Grasparkieten baden veel. Geef daarom in de volière het drinkwater niet in het badje, maar in een ander apart bakje. Het water wordt anders te snel vuil door de badende grasparkieten, wat ook onhygiënisch is.

Zaden
In elke dierenwinkel zijn geschikte zaadmengsels voor grasparkieten te vinden. U kan zelf ook een mengeling van zaden maken. Dit heeft als voordeel dat u zelf het aantal kan bepalen van de verschillende soorten zaad.

Als u zaad gaat kopen, moet u al zeker naar de houdbaarheidsdatum kijken, want hoe ouder de zaden zijn, hoe minder voedingsstoffen er aanwezig zijn. Soms kan het zijn dat het zaad met fijne draadjes aan elkaar gekleefd is. Er zit dan ongedierte in het zaad, waardoor het zaad onbruikbaar wordt.

In een gewone zaadmengeling zitten verschillende soorten zaad, zoals millet, gierst,... Maar zaden alleen is niet genoeg. Er moet ook regelmatig groenvoer en eivoer verstrekt worden. Eivoer moet vooral tijdens het kweekseizoen worden gegeven. Gekiemde zaden zijn ook heel gezond.

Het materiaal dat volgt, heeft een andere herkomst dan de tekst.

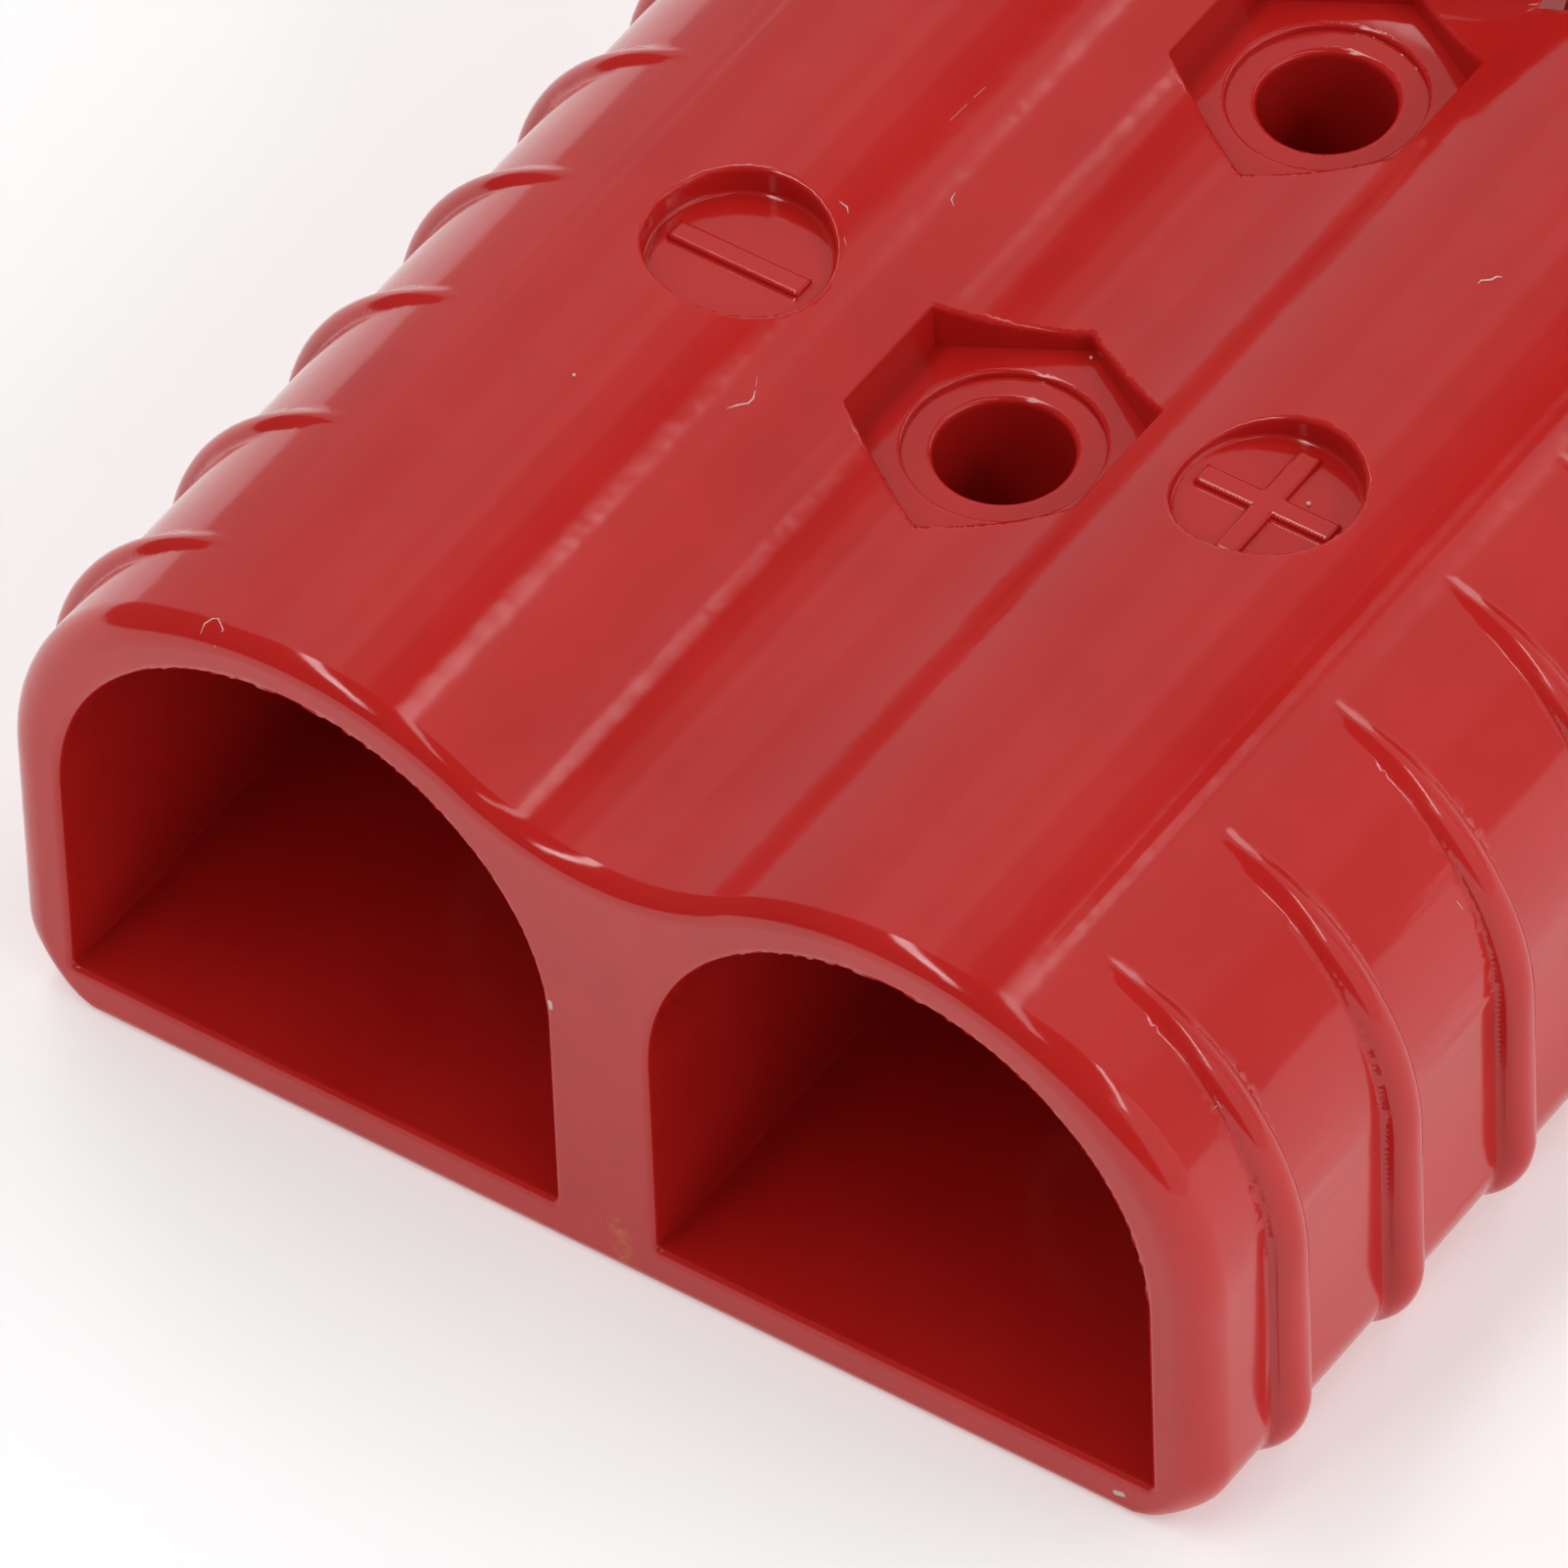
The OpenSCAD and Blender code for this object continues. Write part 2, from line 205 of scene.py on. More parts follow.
def contour(k,B=8):
    t0=time.time()
    G=grid(k,B); nb=np.array([(len(g)-1)//B for g in G])
    ii=np.stack(np.meshgrid(*[np.arange(n) for n in nb],indexing='ij'),-1).reshape(-1,3)
    lo=np.stack([G[a][ii[:,a]*B] for a in range(3)],1); hi=np.stack([G[a][ii[:,a]*B+B] for a in range(3)],1)
    keep=np.abs(evalp((lo+hi)/2))<np.linalg.norm(hi-lo,axis=1)/2*1.35+.05
    ii=ii[keep]; print('cells',[len(g)-1 for g in G],'blocks',len(keep),'kept',keep.sum(),round(time.time()-t0,1))
    N=(nb*B+1).astype(np.int64)
    def nid(I): return (I[...,0]*N[1]+I[...,1])*N[2]+I[...,2]
    loc=np.stack(np.meshgrid(*[np.arange(B+1)]*3,indexing='ij'),-1)
    def at(I): return np.stack([G[a][I[...,a]] for a in range(3)],-1)
    E=[]
    for s in range(0,len(ii),600):
        b=ii[s:s+600]
        I=b[:,None,None,None,:]*B+loc[None]
        P=at(I)
        f=evalp(P.reshape(-1,3)).reshape(P.shape[:-1])
        neg=f<0
        for a in range(3):
            sl0=[slice(None)]*4; sl1=[slice(None)]*4; sl0[a+1]=slice(0,B); sl1[a+1]=slice(1,B+1)
            sl0,sl1=tuple(sl0),tuple(sl1)
            ch=neg[sl0]!=neg[sl1]
            if ch.any():
                n0=I[sl0][ch]; E.append(np.column_stack([n0,np.full(len(n0),a),f[sl0][ch],f[sl1][ch]]))
    E=np.concatenate(E)
    key=nid(E[:,:3].astype(np.int64))*3+E[:,3].astype(np.int64)
    _,u=np.unique(key,return_index=True); E=E[u]
    print('edges',len(E),round(time.time()-t0,1))
    I0=E[:,:3].astype(np.int64); ax=E[:,3].astype(int); f0=E[:,4]; f1=E[:,5]
    P0=at(I0); I1=I0.copy(); I1[np.arange(len(I1)),ax]+=1; D=at(I1)-P0
    a=np.zeros(len(E)); b=np.ones(len(E)); fa=f0.copy(); fb=f1.copy()
    for it in range(3):
        t=np.clip(fa/(fa-fb),.02,.98); t=a+(b-a)*t
        ft=evalp(P0+D*t[:,None])
        left=(ft<0)==(fa<0)
        a=np.where(left,t,a); fa=np.where(left,ft,fa); b=np.where(left,b,t); fb=np.where(left,fb,ft)
    t=a+(b-a)*(fa/(fa-fb))
    X=P0+D*t[:,None]
    Nn,_=grad(X)
    print('hermite',round(time.time()-t0,1))
    # the four cells round each edge
    oth=np.array([[1,2],[2,0],[0,1]])
    u_=np.zeros((len(E),3),np.int64); v_=u_.copy(); r=np.arange(len(E))
    u_[r,oth[ax,0]]=1; v_[r,oth[ax,1]]=1
    cells=np.stack([I0-u_-v_,I0-v_,I0,I0-u_],1)
    cid=(((cells[...,0]+1)*(N[1]+1)+cells[...,1]+1)*(N[2]+1)+cells[...,2]+1)
    uq,inv=np.unique(cid.reshape(-1),return_inverse=True); nc=len(uq); inv=inv.reshape(-1)
    Xr=np.repeat(X,4,0); Nr=np.repeat(Nn,4,0)
    cnt=np.bincount(inv,minlength=nc)
    mean=np.stack([np.bincount(inv,Xr[:,k],nc) for k in range(3)],1)/cnt[:,None]
    dd=((Xr-mean[inv])*Nr).sum(1)
    A=np.empty((nc,3,3)); bb=np.empty((nc,3))
    for i in range(3):
        bb[:,i]=np.bincount(inv,Nr[:,i]*dd,nc)
        for j in range(i,3):
            A[:,i,j]=A[:,j,i]=np.bincount(inv,Nr[:,i]*Nr[:,j],nc)
    w,V=np.linalg.eigh(A)
    good=w>(.06*w[:,2:3])
    wi=np.where(good,1/np.where(good,w,1),0)
    del_=np.einsum('nij,nj,nkj,nk->ni',V,wi,V,bb)
    # keep each vertex inside its cell
    c2=uq%(N[2]+1)-1; c1=uq//(N[2]+1)%(N[1]+1)-1; c0=uq//((N[2]+1)*(N[1]+1))-1
    C=np.stack([c0,c1,c2],1); top=(N-2)[None]; C=np.clip(C,0,top)
    lo=at(C); hi=at(C+1); pad=.08*(hi-lo)
    vert=np.clip(mean+del_,lo-pad,hi+pad)
    q=inv.reshape(-1,4)
    flip=f0>0     # inside to outside along +axis keeps order
    q=np.where(flip[:,None],q[:,::-1],q)
    print('verts',nc,'quads',len(q),round(time.time()-t0,1))
    return vert,q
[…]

In de dierenwinkel zijn er ook verschillende soorten vormpjes gemaakt van zaad te verkrijgen. De zaden zijn aaneengeplakt met honing en hier zit te veel suiker in. Als uw grasparkiet dan in een kooi zit, kan hij veel te dik worden. Af en toe een vormpje geven kan geen kwaad, maar geef in de plaats van zo een vormpje toch liever wat groenvoer of fruit!

Wat grasparkieten overheerlijk vinden, is trosgierst. Dit is lekker én gezond. Geef echter niet te veel trosgierst, want van een te grote hoeveelheid kan uw grasparkiet vetzucht krijgen. Geef uw vogel als die alleen gehouden wordt regelmatig een stukje trosgierst van ongeveer 6cm. In een volière regelmatig een ganse tros. Trosgierst kan zeer nuttig zijn om uw vogel tam te maken. Trosgierst is dus eigenlijk als een gezond “snoepje”. Voor dat de jongen uit het nest komen, kan u een stukje trosgierst in de blok leggen, zodat de jonge vogels wennen aan zaad.

Zieke vogels geeft u ook best een stukje trosgierst, zodat ze aangemoedigd worden om terug wat te eten.